The data was then divided into test and train datasets. We have 2 ways to divide our data, with the train_test_split option and cross_val_score. We will initially see the results from the test_train_split.

In [None]:
#task 15
X_train, X_test,y_train,y_test = train_test_split(scaled_df,label_df)

The classifiers are then set to their default settings and each classifier is trained and tested with the data.

In [None]:
classifiers = [
    ExtraTreesClassifier(n_estimators=100),
    svm.SVC(gamma='scale'),
    RandomForestClassifier(n_estimators=100),
    MLPClassifier(max_iter=1000),
    LogisticRegression(max_iter=1000)
]

alo = []
min_max = []
standard_list = []
confusion_matrix_list = []
for clf in classifiers:
    clf.fit(X_train,y_train)
    name = clf.__class__.__name__
    alo.append(name)
    prediction = clf.predict(X_test)
    acc = accuracy_score(y_test, prediction)
    min_max.append(acc)
    matrix = confusion_matrix(y_test, prediction)
    confusion_matrix_list.append(matrix)

This information is placed in a chart so we can compare the accuracy of each classifier.

In [None]:
print(min_max)
max_val = max(min_max)
print(max_val)
labels = list(alo)
index = np.arange(1,len(alo)+1)
bar_width = 0.35
fig, ax = plt.subplots(figsize=(10,10))
red_counter = False
blue_counter = False
for i in range(0,len(index)):
    if max_val == min_max[i]:
        colour = "Green"
        label = "Highest Acc Rating"
        ax.bar(index[i] ,min_max[i],bar_width,color=colour , label = label)
    elif  min_max[i] > 0.8:
        colour = "r"
        label = "Above 80% Acc Rating"
        if red_counter == False:
            ax.bar(index[i] ,min_max[i],bar_width,color=colour , label = label)
            red_counter = True
        else:
            ax.bar(index[i] ,min_max[i],bar_width,color=colour)

    else:
        label ="Below 80% Acc Rating"
        colour = "b"
        if blue_counter == False:
            ax.bar(index[i] ,min_max[i],bar_width,color=colour , label = label)
            blue_counter =True
        else:
            ax.bar(index[i] ,min_max[i],bar_width,color=colour)


ax.legend(bbox_to_anchor=(1.3, 0.5))
ax.spines["top"].set_visible(False)
ax.spines["right"].set_visible(False)
plt.xticks(range(1,len(labels)+1), labels)
for index,info in enumerate(ax.get_xticklabels()):
    info.set_rotation(90)
    ax.text(index+0.90,min_max[index]+0.02,"{:.2f}".format(min_max[index]))

[0.82421875, 0.8326822916666666, 0.8432291666666667, 0.83828125, 0.8438802083333333]
0.8438802083333333


NameError: name 'np' is not defined



As we can see,  all machine learning algorithms are above 80% with the NN slightly edging it at >85 % accuracy.

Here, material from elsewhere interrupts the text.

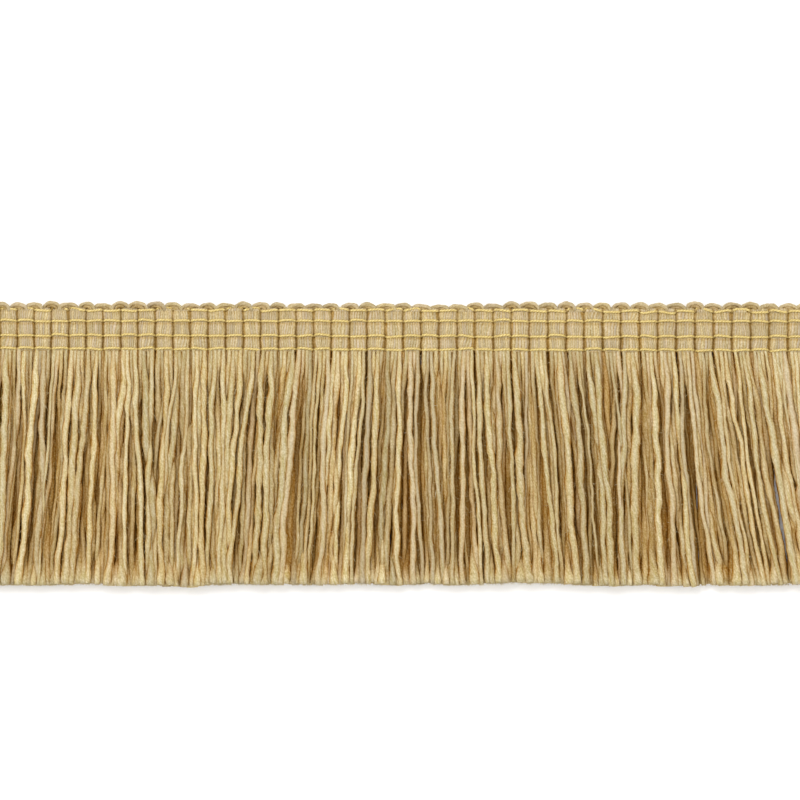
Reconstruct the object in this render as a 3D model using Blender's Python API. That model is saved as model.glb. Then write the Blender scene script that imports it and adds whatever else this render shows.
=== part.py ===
"""Brush fringe trim: a cut length of woven heading with a looped top edge, four gold binder threads
and a thick fringe of soft yarn strands, lying on its back.

Metres. +X runs along the trim, +Y points from the cut ends of the strands to the looped edge, and +Z
out of the face. The origin is on the surface that the trim lies on, under the middle of its outline.
"""

from typing import NamedTuple

import bmesh
import bpy
import numpy as np

TRIM_WIDTH = 0.060  # from the tops of the loops to the cut ends
RIB_PITCH = 0.00383
RIB_COUNT = 50
LENGTH = RIB_PITCH * RIB_COUNT
TOP_EDGE = TRIM_WIDTH / 2

HEADING_WIDTH = 0.0101
HEADING_THICKNESS = 0.0024
LOOP_HEIGHT = 0.0010  # how far a loop stands above the notch beside it
LOOP_UNEVENNESS = 0.0005

THREAD_WIDTH = 0.0005
THREAD_DIP = 0.0005  # how far a binder thread sinks between two ribs

CLEARANCE = 0.0003  # between two pieces
STRIP_WIDTH = 0.0010
STRANDS_PER_RIB = 2
FILL = 0.41  # a strand's radius as a share of the distance to its nearer neighbour
WIDEST_STRAND = 0.0016
ROOT_RADIUS = 0.0004
ROOT_LENGTH = 0.0025  # the stretch over which a strand opens out below the heading
WANDER = 0.0004  # the most that a strand strays sideways from the common lean
CUT_UNEVENNESS = 0.0004
STATIONS = np.array([0.0, 0.055, 0.36, 0.68, 1.0])  # where a strand bends, as shares of its drop

HEADING_YARN = {"colour": (0.60, 0.46, 0.28, 1.0), "roughness": 0.9}
FRINGE_YARN = {"colour": (0.66, 0.50, 0.27, 1.0), "roughness": 0.85}
GOLD_THREAD = {"colour": (0.75, 0.53, 0.16, 1.0), "roughness": 0.45}


class RibPoint(NamedTuple):
    """A point across one rib: its place as a share of the rib pitch, its height between the binder
    threads and under one, as shares of the heading's thickness, and its share of a notch in the loops.
    """

    across: float
    height: float
    nipped: float
    notch: float


RIB = (
    RibPoint(across=0.00, height=0.55, nipped=0.52, notch=0.00),
    RibPoint(across=0.14, height=0.90, nipped=0.72, notch=0.12),
    RibPoint(across=0.50, height=1.00, nipped=0.87, notch=1.00),
    RibPoint(across=0.86, height=0.90, nipped=0.72, notch=0.12),
)


class HeadingRow(NamedTuple):
    """A line along the heading: how far it lies below the loops, and whether a thread nips it in."""

    below: float
    nipped: bool


HEADING_ROWS = (
    HeadingRow(below=0.00365, nipped=True),
    HeadingRow(below=0.00520, nipped=False),
    HeadingRow(below=0.00673, nipped=True),
    HeadingRow(below=0.00815, nipped=False),
    HeadingRow(below=0.00950, nipped=True),
)
LOOP_ROW = 0.0017  # the topmost thread lies this far below the loops, which spring from it
LOOP_ROW_HEIGHT = 0.86
LOOP_EDGE_HEIGHT = 0.45
LOWER_EDGE_HEIGHT = 0.90
THREAD_ROWS = (LOOP_ROW, *(row.below for row in HEADING_ROWS if row.nipped))


class Sway(NamedTuple):
    """Which way the strands lean that start at this place along the trim: their sideways drift for
    each unit of drop.
    """

    along: float
    lean: float


SWAYS = (
    Sway(along=-0.0957, lean=-0.090),
    Sway(along=-0.0850, lean=-0.050),
    Sway(along=-0.0730, lean=-0.070),
    Sway(along=-0.0620, lean=0.000),
    Sway(along=-0.0510, lean=-0.020),
    Sway(along=-0.0400, lean=-0.040),
    Sway(along=-0.0280, lean=-0.095),
    Sway(along=-0.0170, lean=-0.070),
    Sway(along=-0.0060, lean=-0.020),
    Sway(along=0.0040, lean=0.000),
    Sway(along=0.0150, lean=0.030),
    Sway(along=0.0260, lean=0.050),
    Sway(along=0.0360, lean=0.085),
    Sway(along=0.0470, lean=0.030),
    Sway(along=0.0580, lean=0.080),
    Sway(along=0.0680, lean=0.140),
    Sway(along=0.0790, lean=0.150),
    Sway(along=0.0957, lean=0.095),
)


class Layer(NamedTuple):
    """A row of strands and the strip that joins their roots. The shift along the trim is a share of
    the strands' pitch, and sets each layer's strands over the gaps of the other. The rise is how high
    the lowest line of a strand lies, once the strand has opened out and at its tip.
    """

    name: str
    strip_bottom: float
    strip_top: float
    shift: float
    rise: float
    tip_rise: float
    seed: int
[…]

With so many algorithms having a similar accuracy rating, further investigation will be undertaken by looking at the confusion matrix.





In [None]:
from matplotlib.gridspec import GridSpec
confusion_matrix_list
fig = plt.figure(figsize=(10,10))
gs = GridSpec(2,2)
ax1 = plt.subplot(gs[0,0])
ax2 = plt.subplot(gs[0,1])
ax3 = plt.subplot(gs[1,0])
ax4 = plt.subplot(gs[1,1])

ax1_info =[]
ax2_info =[]
ax3_info =[]
ax4_info =[]

plt.setp(ax1.get_xticklabels(), visible=False)
plt.setp(ax2.get_xticklabels(), visible=False)

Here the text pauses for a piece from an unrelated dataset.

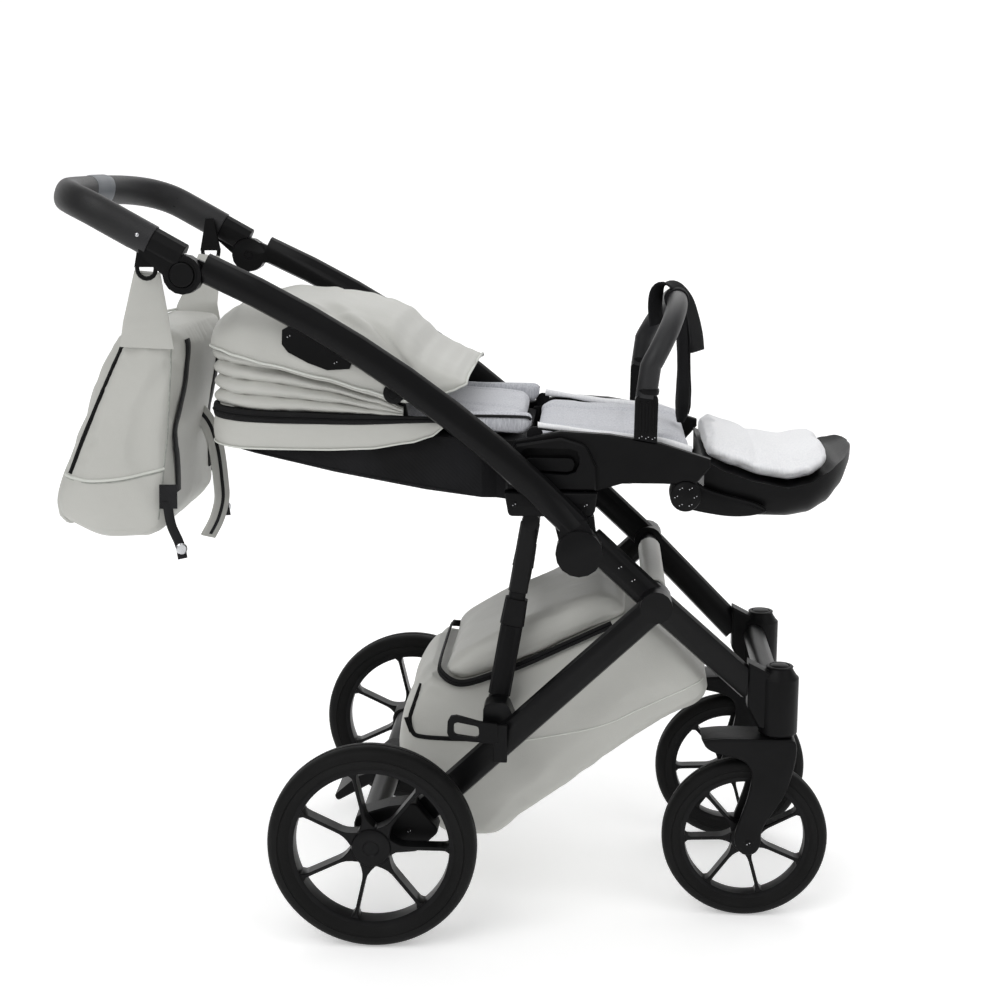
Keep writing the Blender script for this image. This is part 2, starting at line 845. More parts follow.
def build_chassis():
    """The frame's tubes, joints, axle parts, forks and the seat unit's hard pieces."""
    coat, nylon = "powder_coated_aluminium", "moulded_nylon"
    for node in ("front_cross_tube", "centre_cross_tube", "rear_axle_tube"):
        refine(node, coat, 0.001, 50)
    for node in ("cup_bracket", "brake_pedal", "seat_base"):
        refine(node, nylon)
    for label, _ in SIDES:
        for node in ("front_leg_", "rear_leg_", "upper_tube_"):
            refine(node + label, coat, 0.0022, 50)
        for node in (
            "swivel_housing_",
            "seat_receiver_",
            "rear_axle_block_",
            "strut_sleeve_",
            "strut_collar_",
            "release_paddle_",
            "seat_side_",
            "bag_hook_",
            "handle_button_",
        ):
            name = next(n for n in NODES if n.startswith(node) and n.endswith(label))
            refine(name, nylon)
        rod = next(n for n in NODES if n.startswith("strut_rod") and n.endswith(label))
        refine(rod, coat, 0.0010, 50)
    build_forks()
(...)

for index,clf in enumerate(confusion_matrix_list):
    for index1,info_list in enumerate(clf):
        counter = 1
        for index2,info in enumerate(info_list):
            if index1 == 0:
                if index2 == 0 :
                    ax1_info.append(info)
                elif index2 == 1 :
                    ax2_info.append(info)
            elif index1 == 1:
                if index2 == 0 :
                    ax3_info.append(info)
                elif index2 == 1 :
                    ax4_info.append(info)

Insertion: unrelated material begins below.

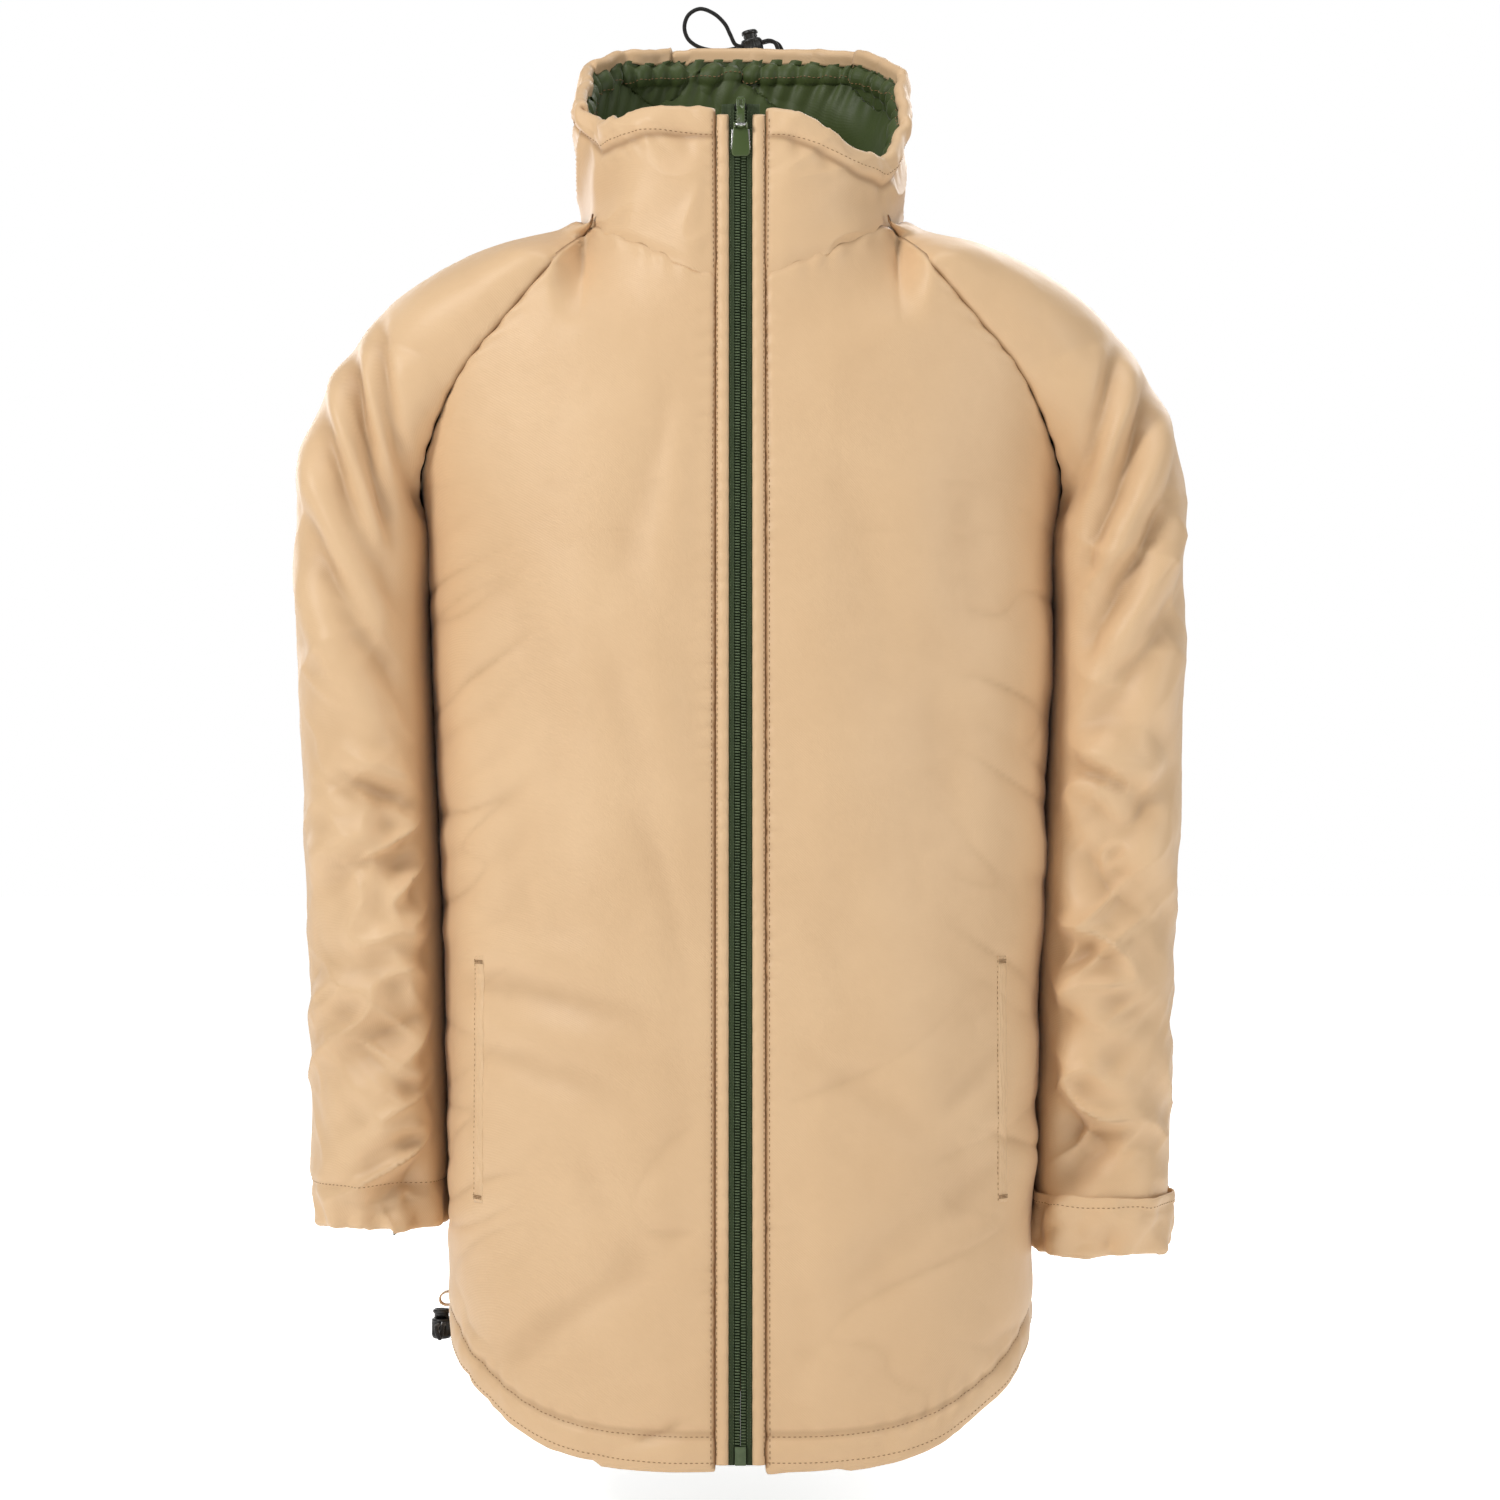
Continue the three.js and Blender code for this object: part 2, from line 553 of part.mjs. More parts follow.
// The left cuff is turned back over the sleeve; the right one has its facing inside.
const turned = sleeveTube(1, -2.6).subtract(sleeveTube(1, -GAP))
  .intersect(box(0, 400, -300, 300, CUFF_LEFT, CUFF_LEFT + CUFF_TURN));
add('cuff_left_turnback', turned, 'shell');
const facing = liningOuter + LINING + GAP;
const faced = sleeveTube(-1, facing).subtract(sleeveTube(-1, facing + 1))
  .intersect(box(-400, 0, -300, 300, CUFF_RIGHT, CUFF_RIGHT + CUFF_FACING));
add('cuff_right_facing', faced, 'lining');

const cordRing = { outer: TUNNEL.outer + GAP, inner: TUNNEL.inner - GAP };
const hemCord = layerOf(bodySolid, cordRing.outer, cordRing.inner).intersect(bodyRegion())
  .intersect(aboveHem(TUNNEL.drop + GAP)).subtract(aboveHem(TUNNEL.drop + TUNNEL.height - GAP))
  .subtract(zipGap);
add('hem_drawcord', hemCord, 'cord');
const collarCord = layerOf(collarSolid, cordRing.outer, cordRing.inner)
  .intersect(belowCollarTop(TUNNEL.drop + GAP))
  .subtract(belowCollarTop(TUNNEL.drop + TUNNEL.height - GAP)).subtract(zipGap);
add('collar_drawcord', collarCord, 'cord');

for (const { name, s } of sides) {
  const welt = layerOf(bodySolid, -GAP - 1.2, -GAP).intersect(pocketPrism(s, 0, 0));
  add(`pocket_welt_${name}`, welt, 'shell');
  const bag = layerOf(bodySolid, bagOuter, bagInner).intersect(pocketPrism(s, 0, POCKET.bag));
  add(`pocket_bag_${name}`, bag, 'lining');
}

// A strip of tape inside the back of the neck, to hang the jacket by.
function hangerLoop() {
  const { low } = HANGER;
  const back = lerpRow(COLLAR, low)[2] - liningOuter - LINING - GAP;
  const front = back - HANGER.stand;
  const half = HANGER.width / 2;
  const high = low + HANGER.height;
  const strap = box(-half, half, front, front + HANGER.thick, low, high);
  const foot = (x) => box(x, x + HANGER.foot, front, back, low, high);
  return strap.add(foot(-half)).add(foot(half - HANGER.foot));
}
add('hanger_loop', hangerLoop(), 'lining');

jacket.add(zipGroup);
for (const { name, s } of sides) {
  const { tape, teeth } = zipHalf(s);
  add(`zip_tape_${name}`, tape, 'zip_tape', zipGroup);
  add(`zip_teeth_${name}`, teeth, 'zip_chain', zipGroup);
  const x = s > 0 ? [CHAIN_MIDDLE, CHAIN_HALF] : [-CHAIN_HALF, -CHAIN_MIDDLE];
  const stop = box(...x, chainFront - 0.3, chainBack + 0.3, chainTop + GAP, chainTop + STOP_LENGTH);
  add(`zip_top_stop_${name}`, stop, 'black_plastic', zipGroup);
  const edge = ZIP_OPENING + 0.2;
  const across = s > 0 ? [edge, edge + EDGE_STRIP] : [-edge - EDGE_STRIP, -edge];
  const strip = box(...across, -GAP - EDGE_THICK, -GAP, -zipLength + 2, -8);
  add(`edge_strip_${name}`, strip, 'shell', zipGroup);
}
const { slider, pinY, pinZ } = zipSlider();
add('zip_slider', slider, 'enamel', zipGroup);
add('zip_pull', zipPull(pinY, pinZ), 'enamel', zipGroup);
const boxTop = -zipLength + BOX_LENGTH;
const pin = box(-1.9, -0.5, 0.7, 2.3, boxTop - 9, boxTop - 0.2);
add('zip_insertion_pin', pin, 'zip_chain', zipGroup);
const socket = box(-3.3, 3.3, chainFront - 0.9, chainBack + 0.9, boxTop - BOX_LENGTH + 1, boxTop)
  .subtract(box(-2.2, -0.2, 0.4, 2.6, boxTop - 9.4, boxTop + 2));
add('zip_box', socket, 'zip_chain', zipGroup);

// The nape lock leans with its loop; the hem lock stands with its cord along Y.
const locks = [
  { name: 'nape', at: NAPE_LOCK, turn: new THREE.Euler(0, (NAPE_LOCK.tilt * Math.PI) / 180, 0) },
  { name: 'hem', at: HEM_LOCK, turn: new THREE.Euler(0, 0, Math.PI / 2) },
];
for (const { name, at, turn } of locks) {
  const group = new THREE.Group();
  group.position.set(at.x, at.y, at.z);
  group.rotation.copy(turn);
  const { body, plunger, spring } = cordLock();
  add(`${name}_lock_barrel`, body, 'black_plastic', group);
  add(`${name}_lock_plunger`, plunger, 'black_plastic', group);
  add(`${name}_lock_spring`, spring, 'steel', group);
  jacket.add(group);
}
add('nape_cord', cordAlong(NAPE_ROUTE, 60), 'cord');
const hemRoute = HEM_ROUTE.map(([x, y, z]) => [x, y, z + HEM_LEVEL]);
add('hem_cord', cordAlong(hemRoute, 26), 'cord');

const patchY = lerpRow(COLLAR, EYELET.z)[2] + GAP;
let patch = box(EYELET.x[0] - 5, EYELET.x[1] + 4.5, patchY, patchY + 1, EYELET.z - 4, EYELET.z + 4);
for (const hole of napeHoles) patch = patch.subtract(hole);
add('nape_eyelet_patch', patch, 'shell');

export default jacket;
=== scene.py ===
"""An insulated tan satin jacket with a dark green lining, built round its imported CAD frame."""
import math

import bpy
import numpy as np
from mathutils import Matrix, Vector


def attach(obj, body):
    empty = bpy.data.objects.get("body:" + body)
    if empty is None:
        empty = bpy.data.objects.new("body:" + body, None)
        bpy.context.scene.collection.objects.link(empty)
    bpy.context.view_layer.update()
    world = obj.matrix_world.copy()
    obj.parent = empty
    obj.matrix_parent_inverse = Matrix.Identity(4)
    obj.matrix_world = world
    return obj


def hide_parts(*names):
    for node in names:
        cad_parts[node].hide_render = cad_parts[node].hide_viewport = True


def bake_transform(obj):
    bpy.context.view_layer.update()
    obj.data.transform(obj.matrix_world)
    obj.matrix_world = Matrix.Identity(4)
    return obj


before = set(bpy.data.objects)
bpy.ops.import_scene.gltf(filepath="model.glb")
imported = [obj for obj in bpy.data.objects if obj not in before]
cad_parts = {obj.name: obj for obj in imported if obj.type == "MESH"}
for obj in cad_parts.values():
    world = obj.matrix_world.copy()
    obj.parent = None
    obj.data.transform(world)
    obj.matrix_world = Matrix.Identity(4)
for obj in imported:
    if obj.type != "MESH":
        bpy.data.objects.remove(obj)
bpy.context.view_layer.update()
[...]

for index in range(1,len(ax1_info)+1):
    ax1.bar(index , ax1_info[index-1])
    ax2.bar(index , ax2_info[index-1])
    ax3.bar(index , ax3_info[index-1])
    ax4.bar(index , ax4_info[index-1])

ax1.set_title("True Negative")
ax2.set_title("False Positive")
ax3.set_title("False Negative")
ax4.set_title("True Positive")

labels.insert(0,"None")
ax3.set_xticklabels(labels)
ax4.set_xticklabels(labels)

for labelax3,labelax4 in zip(ax3.get_xticklabels(),ax4.get_xticklabels()):
    labelax3.set_rotation(90)
    labelax4.set_rotation(90)

When evaluating a classification machine learning model, it's essential to use appropriate metrics that reflect its performance accurately. Metrics such as accuracy, precision, recall (sensitivity), and F1-score are suitable for assessing classification models. Accuracy measures the proportion of correctly classified instances out of the total instances, providing an overall view of the model's correctness. Precision quantifies the accuracy of positive predictions, while recall (sensitivity) measures the proportion of actual positives that are correctly identified by the model. The F1-score, which is the harmonic mean of precision and recall, balances these two metrics and is particularly useful in scenarios where there is an uneven class distribution.